Philip Morris is in an interesting situation. Tobacco has been in western culture for around 500 years, and for the majority of that time it was a large part of culture; celebrated as a luxury. It helped bring the colonies money, and once the United States broke free of British rule, it helped secure our economic freedom. Today, tobacco is frowned upon, and the companies that were once so wildly successful and respected in America are being ostracized. To ask Philip Morris to act completely ethically would be asking them to shut down operations completely. They sell a product that takes years off of lives and is responsible for 440,000 deaths each year. While they can continue to pursue “healthier” forms of smoking and ingesting nicotine, there is no way for the company to operate without harming someone. What makes tobacco an anomaly in the business ethics debate is the willingness for their customers to purchase products that will end up harming them. When we think of business ethics, it is normally thought of as creating negative externalities for the environment, the company’s employees, or the law. In the case of Philip Morris, the negative externalities fall on the company’s customers, who willingly accept them.

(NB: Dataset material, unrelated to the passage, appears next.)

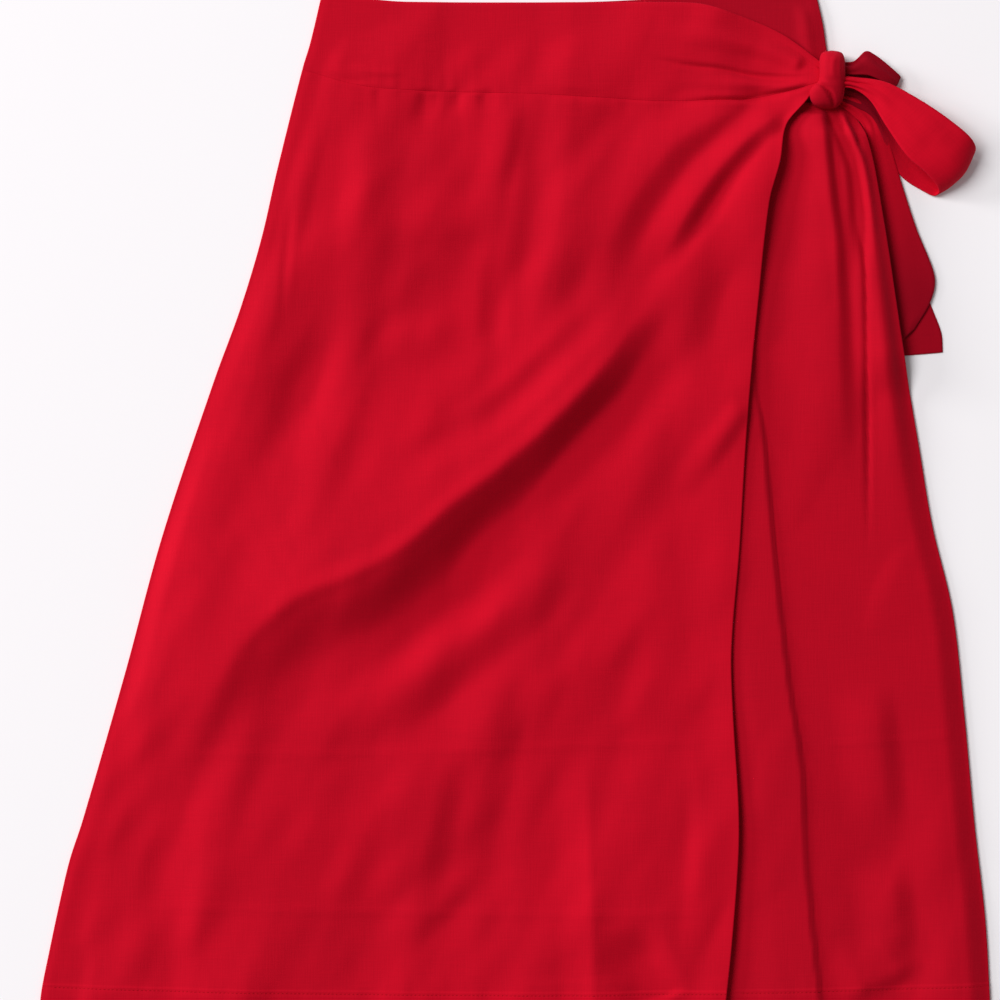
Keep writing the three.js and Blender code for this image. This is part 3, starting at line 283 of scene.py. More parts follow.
def smooth(start, end, value):
    share = np.clip((value - start) / (end - start), 0, 1)
    return share * share * (3 - 2 * share)


def line_through(rows):
    """A smooth line through pairs, straight beyond its ends."""
    xs, ys = np.array(rows, float).T
    order = np.arange(len(xs))
    before = np.maximum(order - 1, 0)
    after = np.minimum(order + 1, len(xs) - 1)
    slopes = (ys[after] - ys[before]) / (xs[after] - xs[before])

    def at(value):
        value = np.asarray(value, float)
        i = np.clip(np.searchsorted(xs, value, side="right") - 1, 0, len(xs) - 2)
        span = xs[i + 1] - xs[i]
        t = np.clip((value - xs[i]) / span, 0, 1)
        rise = t * t * (3 - 2 * t)
        line = ys[i] * (1 - rise) + ys[i + 1] * rise
        line = line + t * (1 - t) ** 2 * span * slopes[i] + t * t * (t - 1) * span * slopes[i + 1]
        before_start = np.minimum(value - xs[0], 0) * slopes[0]
        past_end = np.maximum(value - xs[-1], 0) * slopes[-1]
        return line + before_start + past_end

    return at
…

The solution to this problem does not lie in the hands of Philip Morris or any of the other tobacco companies. While in the past the company has made unethical business decisions like covering up health concerns or trying to convince the public that their cigarettes are safer, the industry is at a point now where they are acting as ethically as possible. They are simply providing a product that has strong demand. It is within our government’s duty to protect citizens when they are incapable of making smart decisions as individuals.

Nicotine is an addictive substance and should be controlled by the FDA. While recouping $246 billion from tobacco companies to reimburse government health programs was a good first start, I believe the next step is to regulate the sale of tobacco and make it an illegal substance. Until then, tobacco will always be a hotly contested subject and Philip Morris will continue doing what they have been doing since 1847.